• _WHAT IS BEING ASKED_:
Identify the lines that contain the string "scene" and report only how many there are.

#### DATA ROWS

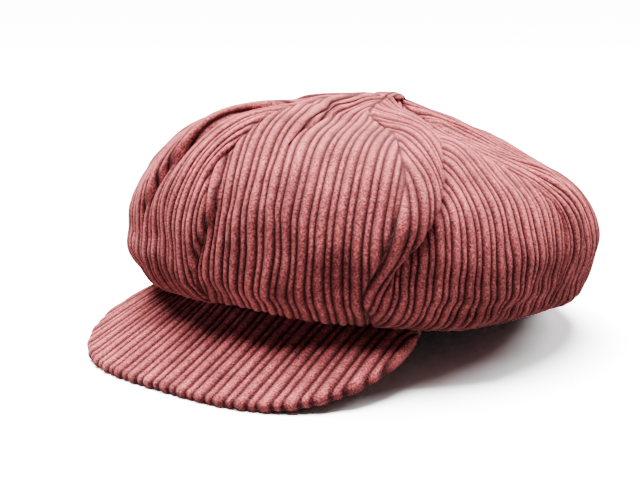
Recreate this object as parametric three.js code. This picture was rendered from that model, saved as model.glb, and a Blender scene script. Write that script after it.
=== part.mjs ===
// A newsboy cap lying on a table: eight corduroy crown panels over eight lining panels, a stiff brim
// covered in the same corduroy, a sweatband with an elastic at the back, and a covered button on top.
//
// Millimetres. +Z is up and the brim points along -Y, so +X is the wearer's left. While the cap is being
// shaped, x = y = 0 is the middle of the head opening and z = 0 is the table; the finished group is then
// moved so that its origin is the middle of its footprint.

import * as THREE from 'three';
import { ParametricGeometry } from 'three/addons/geometries/ParametricGeometry.js';
import { mergeGeometries, mergeVertices } from 'three/addons/utils/BufferGeometryUtils.js';

// ---- driving dimensions -------------------------------------------------------------------------

const HEAD_X = 84.5;          // half width of the opening's sewn edge
const HEAD_Y = 101;           // half length of the opening's sewn edge
const OPENING_Z = 24;         // height of the opening's edge at the ears
const OPENING_TILT = 16;      // the edge is this much higher in front and lower behind

const PANELS = 8;
const CORDUROY = 1.8;         // thickness of the crown fabric
const LINING_DEPTH = 4.2;     // from the crown's face to the lining's face
const LINING = 0.7;
const SEAM_GAP = 0.4;         // clear width along each seam
const CROWN_COLUMNS = 4;
const LINING_COLUMNS = 3;
const CROWN_ROWS = 18;
const APEX = 0.022;           // the panels stop this far from the top, round the button's shank

const BRIM_HALF_ANGLE = THREE.MathUtils.degToRad(58);
const BRIM_DEPTH = 62.5;      // from the opening's edge forward to the tip
const BRIM_HALF_WIDTH = 100;
const BRIM_SQUARENESS = 3.0;  // power of the outline's superellipse
const BRIM_SLOPE = 0.45;      // fall per millimetre forward
const BRIM_ROOT_Z = 31.2;
const BRIM_ARCH_BACK = 125;   // radius of the arch across the brim, at its ends
const BRIM_ARCH_FRONT = 530;  // and at its tip
const BRIM_END_WIDTH = 7;
const BRIM_ROOT_FADE = 0.4;   // share of the opening's size over which the root's rise dies away
const CROWN_CLEARANCE = 1.6;  // between the brim and the crown that lies on it
const BRIM_COLUMNS = 26;
const BRIM_ROWS = 6;
const BRIM_WRAP_ROWS = 4;
const BRIM_HALF_THICK = 2.8;  // half the covered brim's thickness
const BRIM_COVER = 1.4;
const BOARD_HALF_THICK = 0.8;

const BAND_INSET = 2.4;       // from the opening's edge in to the sweatband's outer face
const BAND_THICK = 1.5;
const BAND_HEIGHT = 32;
const BAND_LEAN = 4;          // the sweatband's top leans in by this much
const ELASTIC_HEIGHT = 18;
const ELASTIC_THICK = 0.8;
const ELASTIC_HALF_ANGLE = THREE.MathUtils.degToRad(24);

const BUTTON_Y = 25;          // the button lies behind the middle of the opening
const BUTTON_RADIUS = 9;
const BUTTON_HEIGHT = 4.4;
const BUTTON_COVER = 1.1;

// Outlines of the crown from the button down to the opening's edge: [reach, height]. The front and back
// ones are cut along the middle of the cap and reach along Y; the side one reaches along X.
const FRONT_OUTLINE = [
  [BUTTON_Y, 134.5], [-42, 140], [-79, 138], [-108, 127], [-129, 108],
  [-140, 86], [-138, 61], [-131, 43], [-120, 38], [-HEAD_Y, OPENING_Z + OPENING_TILT],
];
const SIDE_OUTLINE = [
  [0, 134.5], [32, 124], [73, 115.5], [101, 104], [125, 87],
  [133.5, 65], [129, 45], [120, 29], [103, 23], [HEAD_X, OPENING_Z],
];
const BACK_OUTLINE = [
  [BUTTON_Y, 134.5], [56, 121], [89, 110], [115, 87], [136, 65],
  [143.5, 43], [138, 18], [125, -2], [112, -4], [HEAD_Y, OPENING_Z - OPENING_TILT],
];

// ---- closed solids from surfaces ----------------------------------------------------------------

/** Part of a closed solid: one parametric patch, its points placed by f(u, v) -> Vector3. */
function patch(f, columns, rows) {
  return new ParametricGeometry((u, v, target) => target.copy(f(u, v)), columns, rows);
}

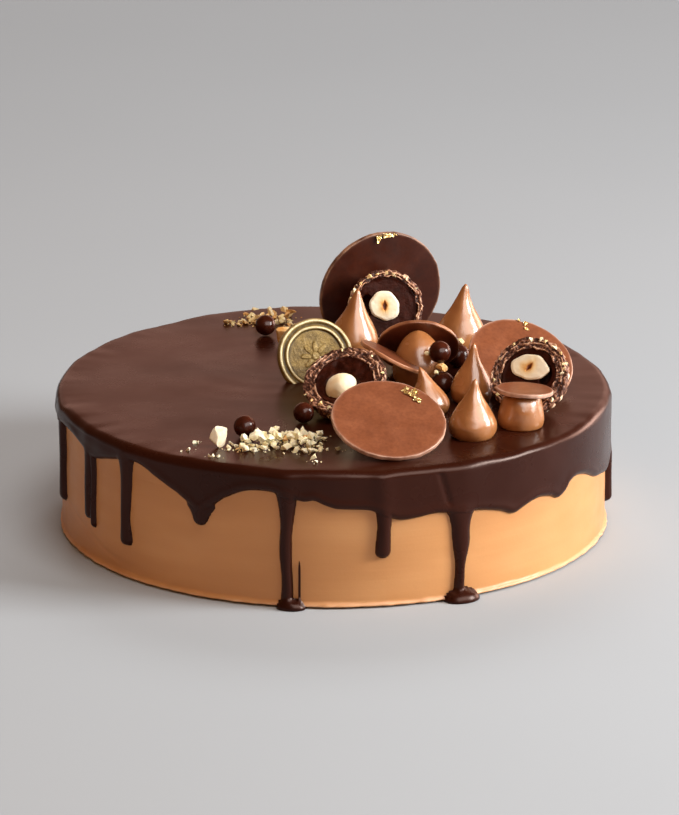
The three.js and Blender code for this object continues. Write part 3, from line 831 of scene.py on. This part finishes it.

########

• _FINISHED ANSWER_:
2